Ne pas se précipiter
En action de pêche, il est important aussi de rester attentif et de garder son self-control. Si un beau suivi se termine par un énorme remous dans lequel votre leurre disparaît, surtout… ne ferrez pas ! Enfin, pas tout de suite. Nous le savons tous mais cette petite erreur qui coûte si cher, on la commet tous un jour ou l’autre, surtout en début de saison. Pour y remédier, certains préconisent de pêcher sans regarder son leurre. Personnellement, j’ai du mal à ne pas profiter de visu de ces instants fantastiques que sont un suivi et une attaque en surface.
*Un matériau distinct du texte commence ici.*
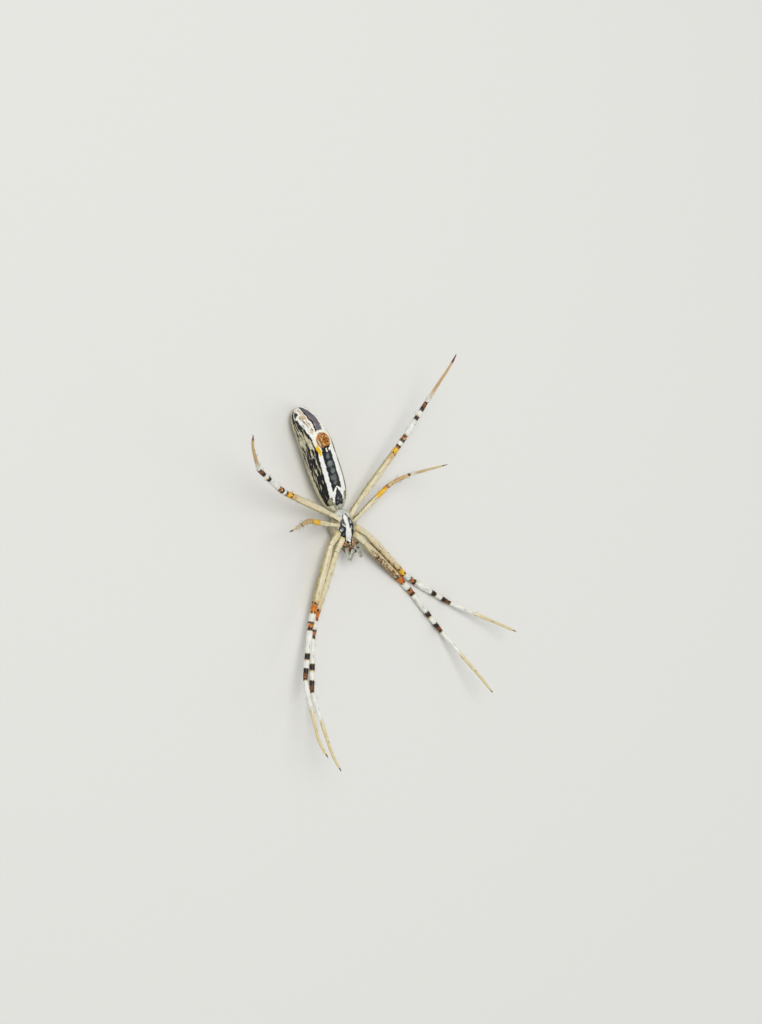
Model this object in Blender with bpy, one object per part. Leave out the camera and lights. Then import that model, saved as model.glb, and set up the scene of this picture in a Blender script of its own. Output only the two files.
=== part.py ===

Ma routine habituelle est d’effectuer une grande inspiration à la touche afin de retenir ma première envie de ferrer, pour engager un mouvement ample et puissant une fois seulement que le poisson s’est retourné et que son poids a mis ma tresse en tension.
Cinq mètres de cachette
Le seul tronc d’un arbre de bordure comme un bel aulne, par exemple, va déployer un système racinaire dans la berge d’une amplitude linéaire de cinq mètres! De quoi y loger un bon paquet de silures méfiants si les conditions leur conviennent, bien sûr!